# Ford 6600 hydraulic oil



## Wayner (May 25, 2016)

Hi all

I live and farm in South Africa, and have been buying oil called "general purpose tractor hydraulic" for use in my tractor, a Ford 6600. It gives an SAE rating of SAE15W40. I want to know what is required by the manufacturer, as 15W40 is engine oil, is it not? Is SAE40 correct to use? If not, what is?

Wayner


----------



## BigT (Sep 15, 2014)

Hello Wayner,

Here in the US, many of us use "Universal Tractor Fluid" (UTF) in the transmission, rear differential, and power steering system.
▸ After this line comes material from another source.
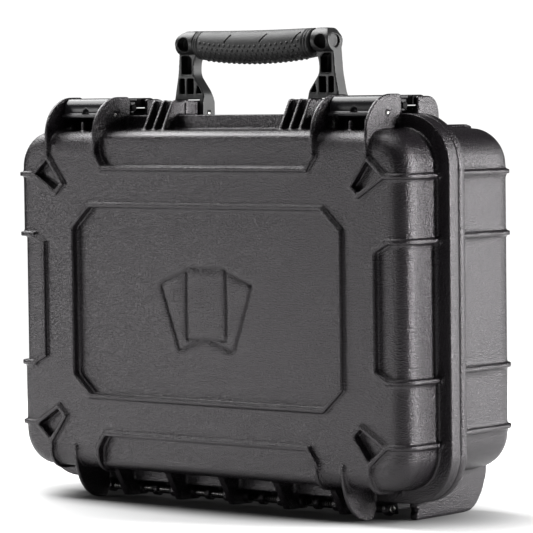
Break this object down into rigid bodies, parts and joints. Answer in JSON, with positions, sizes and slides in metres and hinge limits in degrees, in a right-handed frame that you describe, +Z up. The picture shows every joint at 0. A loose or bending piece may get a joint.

If we have a loader with a separate hydraulic reservoir, we use it there as well. 

On the label of my 5 gallon bucket of UTF, there is a label stating that it meets Ford Spec 134D, which is the same spec that is required for your 6600. Also stated on the label is that the base fluid is a 10-20W premium grade oil with additives to meet various tractor specifications. 

You want a fluid that meets Ford spec 134D. In South Africa, you may not have such fluid comparison available? 

SAE40 oil is definitely not a good choice.


----------



## Wayner (May 25, 2016)

Thanks for that, BigT...I will have to do some more digging then!


----------



## brickster1 (Feb 22, 2015)

Is 90 weight hydr. oil any better than reg. hydr. oil for my 8n?


----------